Inoltre l’accesso quasi universale alla scuola primaria non corrisponde a un equivalente miglioramento della qualità dell’istruzione. Il numero di studenti per classe – in Etiopia spesso organizzate in turni suddivisi fra mattina e pomeriggio – rimane molto alto, pari a 54 allievi, e la proporzione di maestri e alunni è di un insegnante per 49 scolari. Quasi tre quarti degli studenti che accedono all’esame del Grade 10 (il secondo anno di secondaria) non ottengono il voto minimo richiesto per passare l’esame, il che testimonia che gli studi precedenti sono insufficienti. Inoltre, l’abbandono scolastico è ancora molto elevato e meno della metà degli studenti che vanno oltre il Grade 5 completano poi di fatto il ciclo primario che si conclude con il Grade 8.

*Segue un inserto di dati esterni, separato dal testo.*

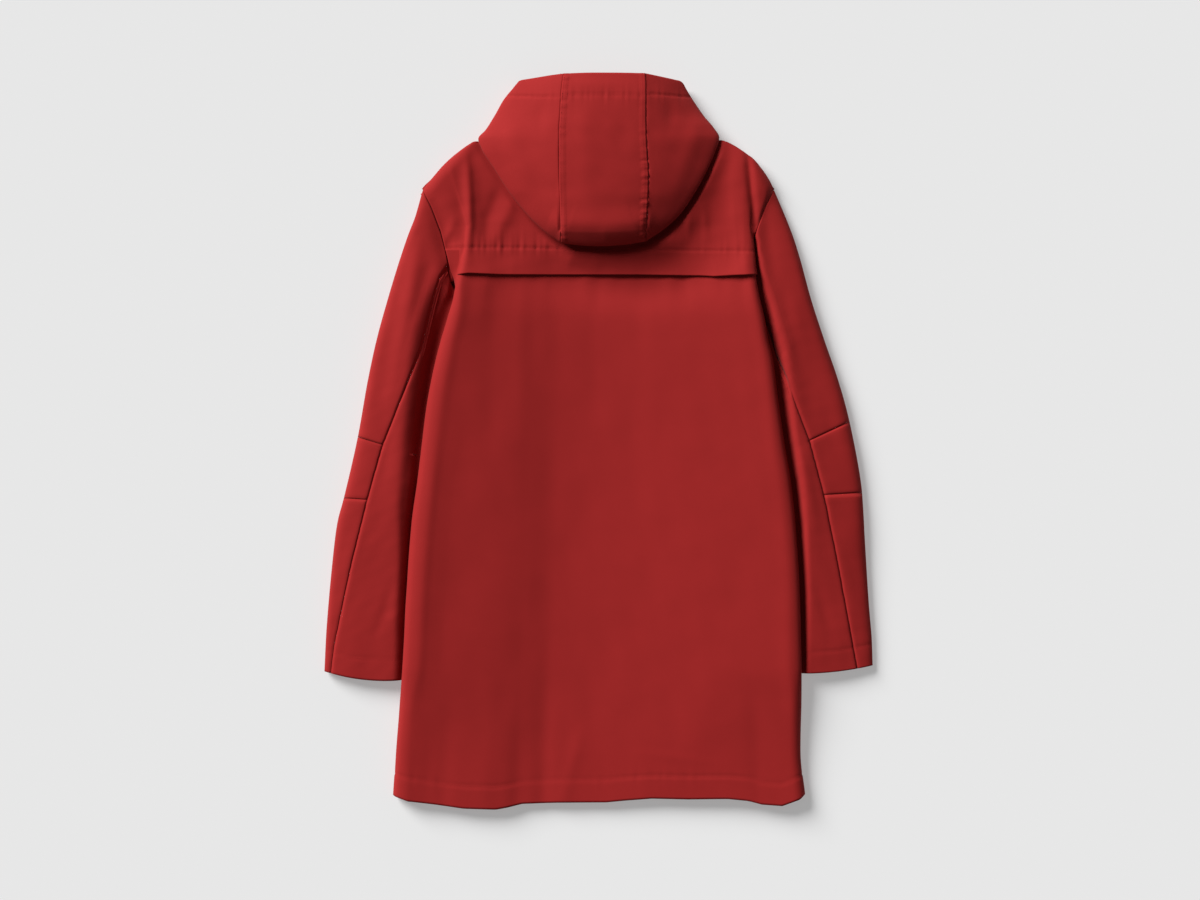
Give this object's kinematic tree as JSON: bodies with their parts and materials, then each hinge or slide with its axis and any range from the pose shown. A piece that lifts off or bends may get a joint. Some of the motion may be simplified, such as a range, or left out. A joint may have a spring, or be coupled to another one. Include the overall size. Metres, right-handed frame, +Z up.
{
  "type": "parka",
  "caption": "Brick-red hooded parka in plain woven cloth, laid flat on its front with its back up and the hood laid down.",
  "frame": {"origin": "middle of the bounding box seen from above, at the height of the surface the parka lies on", "axes": "+Y from the hem to the hood, +Z up from the surface, +X to the right as the back is seen"},
  "size_m": [0.701, 0.9387, 0.0561],
  "materials": {
    "shell_cloth": "matt tightly woven cotton blend"
  },
  "bodies": {
    "root": {"back_lower": "shell_cloth", "back_yoke": "shell_cloth", "elbow_panel_left": "shell_cloth", "elbow_panel_right": "shell_cloth", "front_left": "shell_cloth", "front_right": "shell_cloth", "hood_centre": "shell_cloth", "hood_side_left": "shell_cloth", "hood_side_right": "shell_cloth", "top_sleeve_lower_left": "shell_cloth", "top_sleeve_lower_right": "shell_cloth", "top_sleeve_upper_left": "shell_cloth", "top_sleeve_upper_right": "shell_cloth", "under_sleeve_left": "shell_cloth", "under_sleeve_right": "shell_cloth"}
  },
  "joints": []
}
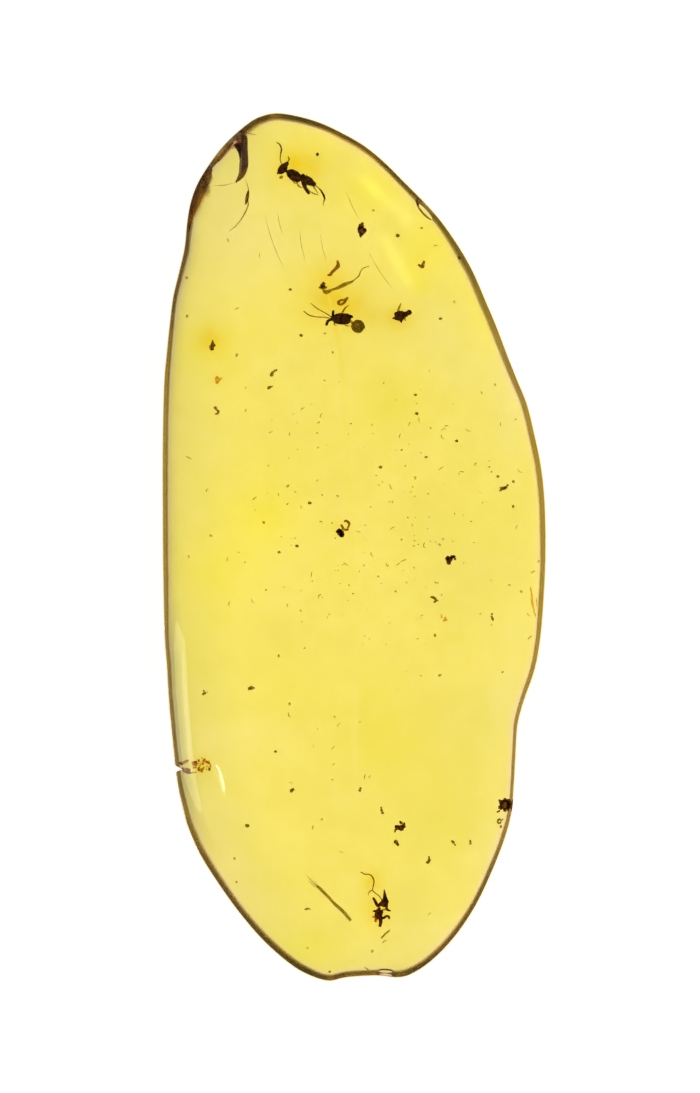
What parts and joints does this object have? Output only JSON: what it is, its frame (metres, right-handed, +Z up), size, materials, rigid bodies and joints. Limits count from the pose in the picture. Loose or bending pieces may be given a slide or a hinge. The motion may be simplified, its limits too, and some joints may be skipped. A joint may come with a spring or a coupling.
{
  "type": "insect in amber",
  "caption": "Polished slab of clear yellow amber with small insects and plant debris sealed in it, lying flat on its underside.",
  "frame": {"origin": "middle of the footprint on the flat underside", "axes": "+Y along the slab's length towards its narrow end, +Z up out of the crowned face, +X to the right seen from above"},
  "size_m": [0.0194, 0.0439, 0.0054],
  "materials": {
    "amber": "clear yellow amber, polished, with a darker rim",
    "cuticle": "brown-black insect cuticle",
    "red_cuticle": "reddish dark brown crumpled insect cuticle",
    "bark": "dark rotted bark and soil grains",
    "plant_fibre": "brown plant fibre",
    "orange_resin": "orange-brown oxidised resin crumbs"
  },
  "bodies": {
    "root": {"amber_lower": "amber", "amber_upper": "amber", "bark_cluster_at_edge": "bark", "bark_crumb_low": "bark", "bark_crumb_right": "bark", "bark_crumb_upper": "bark", "bent_loop": "plant_fibre", "crumb_low_left": "bark", "crumb_low_right": "bark", "crumb_low_right_upper": "bark", "crumb_lower_left": "bark", "crumb_lower_middle": "bark", "crumb_right_edge": "bark", "crumb_right_of_centre": "bark", "crumb_under_low_bark": "bark", "crumb_upper_left": "bark", "crumpled_insect": "red_cuticle", "curled_insect": "cuticle", "curved_fragment": "plant_fibre", "flake_three_cornered": "bark", "grain_above_low_crumb": "bark", "grain_below_antennae": "bark", "grain_centre_left_lower": "bark", "grain_centre_left_upper": "bark", "grain_centre_lower": "bark", "grain_centre_lowest": "bark", "grain_centre_upper": "bark", "grain_left_of_thread": "bark", "grain_low_right": "bark", "grain_lower_centre": "bark", "grain_lower_left_edge": "bark", "grain_lower_middle": "bark", "grain_middle": "bark", "grain_right_edge_lower": "bark", "grain_right_edge_upper": "bark", "grain_right_low": "bark", "grain_right_lower": "bark", "grain_right_middle": "bark", "grain_right_of_curled_insect": "bark", "grain_right_upper": "bark", "grain_under_cluster": "bark", "granule_beside_ring": "bark", "grit_above_profile_insect": "bark", "grit_upper_right": "bark", "insect_in_profile": "cuticle", "knobbed_stem_with_thread": "plant_fibre", "long_horned_insect": "cuticle", "orange_crumb_left": "orange_resin", "orange_crumb_patch": "orange_resin", "orange_crumb_right": "orange_resin", "plant_rod": "plant_fibre", "ring_shaped_bit": "plant_fibre", "s_shaped_bit": "plant_fibre", "splinter_left": "plant_fibre", "splinter_right": "plant_fibre", "thin_flake_at_edge": "orange_resin", "v_shaped_bit": "plant_fibre"}
  },
  "joints": []
}
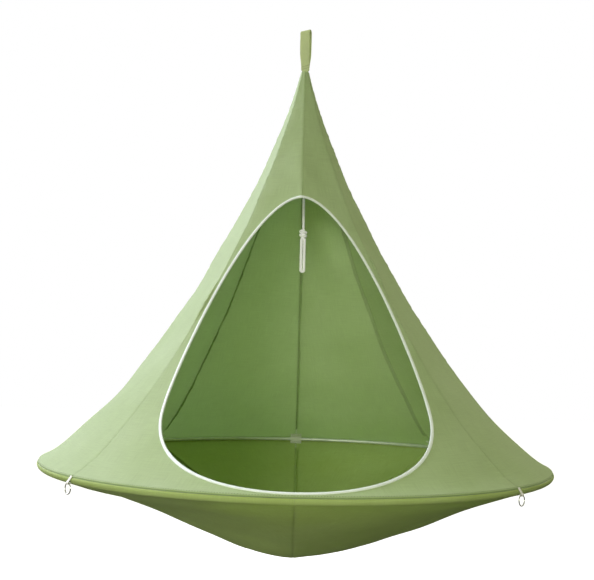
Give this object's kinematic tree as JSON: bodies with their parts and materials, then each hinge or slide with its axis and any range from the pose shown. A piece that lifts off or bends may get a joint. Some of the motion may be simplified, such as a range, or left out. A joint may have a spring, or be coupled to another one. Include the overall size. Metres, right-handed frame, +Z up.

Il numero degli alunni iscritti alle primarie pur avendo un’età superiore a quella prevista per quel ciclo scolastico è ancora molto elevato, segno che l’entrata in classe è speso tardiva o discontinua. Il governo etiope destina un quarto della spesa pubblica all’istruzione e, a fronte di uno sforzo così cospicuo – che solleva dubbi sulla sua sostenibilità – i risultati non sono del tutto soddisfacenti.

Quanto all’impiego, se i tassi di disoccupazione sono incoraggianti, è vero anche che questi non sono sufficienti a dipingere tutto il quadro. Oltre alla disoccupazione, infatti, occorre valutare anche il peso della sotto-occupazione, aumentata nelle aree urbane fra il 2005 e il 2011, e dell’occupazione di bassa qualità, mentre nelle zone rurali il lavoro informale è ancora molto elevato.

Per affrontare queste sfide, conclude il rapporto dell’ODI sarà necessaria una triplice strategia che combini ulteriore supporto alla produttività agricola, l’espansione dell’industria manifatturiera ad alta intensità di lavoro e l’aumento della disponibilità dei bacini da cui attingere lavoratori specializzati.